Perplexity a nié avec véhémence les accusations de Cloudflare, qualifiant leur analyse d’«embarrassante» et de «disqualifiante». Perplexity soutient que les systèmes de Cloudflare sont «fondamentalement inadéquats pour distinguer entre les assistants IA légitimes et les menaces réelles». La startup d’IA affirme que son système fonctionne fondamentalement différemment des crawlers web traditionnels; au lieu d’indexer systématiquement de vastes portions du web, il récupère les pages web uniquement en réponse à des questions spécifiques de l’utilisateur, agissant comme un «agent déclenché par l’utilisateur». Perplexity affirme qu’il ne stocke ni n’indexe le contenu à l’avance et ne conserve ni n’utilise le contenu récupéré pour entraîner ses modèles.
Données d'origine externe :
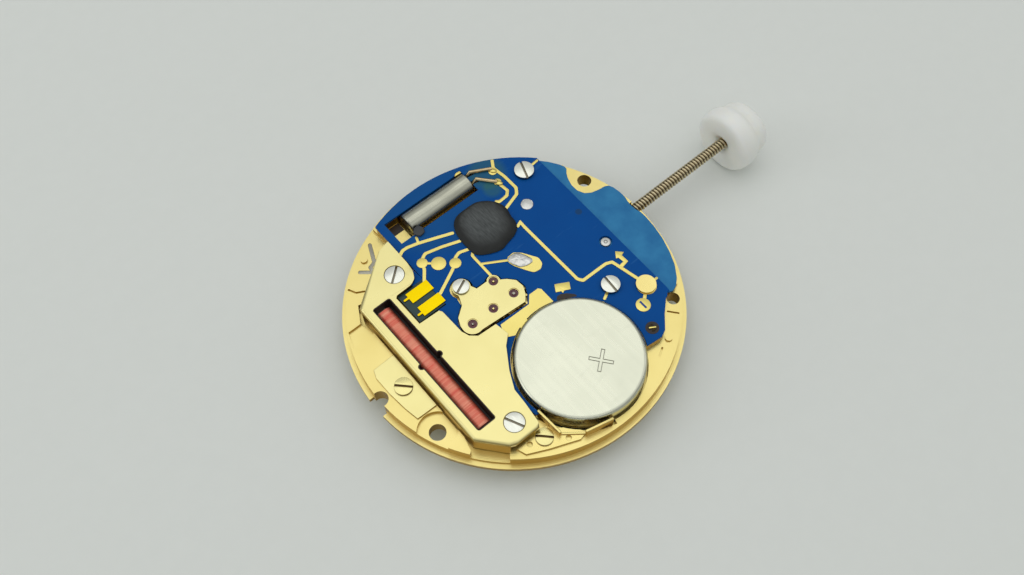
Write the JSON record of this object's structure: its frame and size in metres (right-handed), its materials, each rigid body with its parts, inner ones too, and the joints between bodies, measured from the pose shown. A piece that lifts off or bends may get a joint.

Ce différend n’est pas un incident isolé pour Perplexity. La société est déjà impliquée dans des batailles juridiques avec de grands éditeurs. En octobre 2024, Dow Jones (société mère de The Wall Street Journal et New York Post) a intenté un procès contre Perplexity, alléguant une «contrefaçon massive» de droits d’auteur en copiant leur contenu pour construire son index de Génération Augmentée par Récupération (RAG). Le procès affirme que cette pratique permet aux utilisateurs de Perplexity de «sauter les liens» et d’accéder directement aux résumés, réduisant ainsi le trafic et les revenus des éditeurs. De même, la BBC a envoyé une lettre à Perplexity en juin 2025, menaçant d’une action en justice pour avoir scrapé son contenu sans permission et exigeant une compensation ou la suppression des données. La BBC affirme avoir des preuves que le modèle de Perplexity a été entraîné en utilisant son contenu et que des parties de son contenu ont été reproduites textuellement, entrant directement en concurrence avec ses services. Perplexity, à son tour, a qualifié les affirmations de la BBC de «manipulatrices et opportunistes» et d’indicatives d’une «compréhension fondamentale erronée» de la technologie et du droit de la propriété intellectuelle. Malgré ces défis juridiques, Perplexity a également conclu des accords de partage de revenus avec certains éditeurs, y compris Time, Fortune et Der Spiegel, dans le but de répondre aux préoccupations concernant le contenu.
Les implications plus larges de cette «guerre du scraping web» sont significatives pour la relation évolutive entre les développeurs d’IA et les créateurs de contenu. La montée en puissance des crawlers d’IA qui résument le contenu sans générer de trafic ou de revenus directs pour les éditeurs menace le modèle économique dominant du web. Les chercheurs en cybersécurité anticipent une «course aux armements» croissante entre ceux qui protègent le contenu et les entreprises d’IA qui recherchent des données. Bien que les limites légales du scraping de contenu et du contournement de robots.txt
restent floues, les découvertes de Cloudflare pourraient exposer Perplexity à d’autres poursuites. Ce conflit en cours souligne le besoin urgent de directives éthiques claires et potentiellement de nouveaux cadres juridiques pour régir la manière dont les systèmes d’IA accèdent et utilisent les données en ligne, équilibrant l’innovation et les droits des créateurs de contenu.